On this last point, we might ask why McConnell would prefer the colloquial meaning of “declare” war to its more precise legal meaning. McConnell acknowledges that declaring war had fallen into disuse and that it had a narrow legal purpose that did not include authorizing military hostilities under domestic law. His general approach to presidential power—carefully tracing how the Framers re-allocated the Crown’s prerogatives—should militate in favor of preferring the legal, rather than the popular, meaning of constitutional terms. For example, McConnell asks how British legal sources, colonial charters and state constitutions, political theorists and convention delegates used the phrase “executive power.” He does not undertake a general survey to see what Americans colloquially meant by “executive power”—in fact, he rejects the conclusions of scholars who have attacked the substantive reading of the Vesting Clause for linguistically reducing “executive” to “execute.” Instead, McConnell’s Crosskey-esque approach to reading constitutional texts should have led him to view the President as having the ability to launch military hostilities, subject to Congress’s control over the purse and the creation of the military—which were a total check over major wars before the post-WWII creation of our enormous, offensive standing armed forces.

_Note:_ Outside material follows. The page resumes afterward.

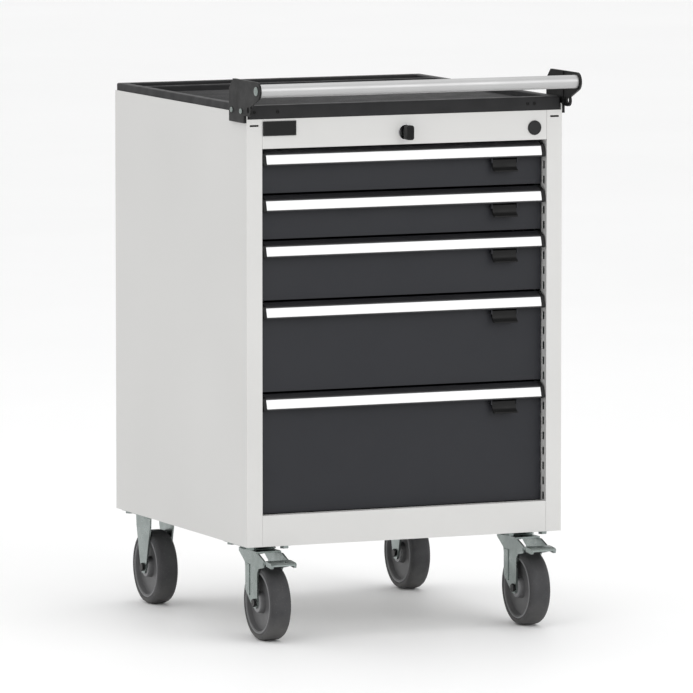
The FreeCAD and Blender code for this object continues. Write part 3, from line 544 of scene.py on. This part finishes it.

This criticism over war, however, should not detract from the overall enterprise. McConnell’s work should assume a place on the bookshelf of foundational legal works on the American presidency. It makes a series of judicious choices among competing theories, rigorously uses originalist sources and methods, and generally reaches the right conclusions about the executive power. While I may dissent on war powers, it is because I share McConnell’s own methods. I think McConnell, whether Chief Justice or leading scholar and teacher, would find that the best of compliments.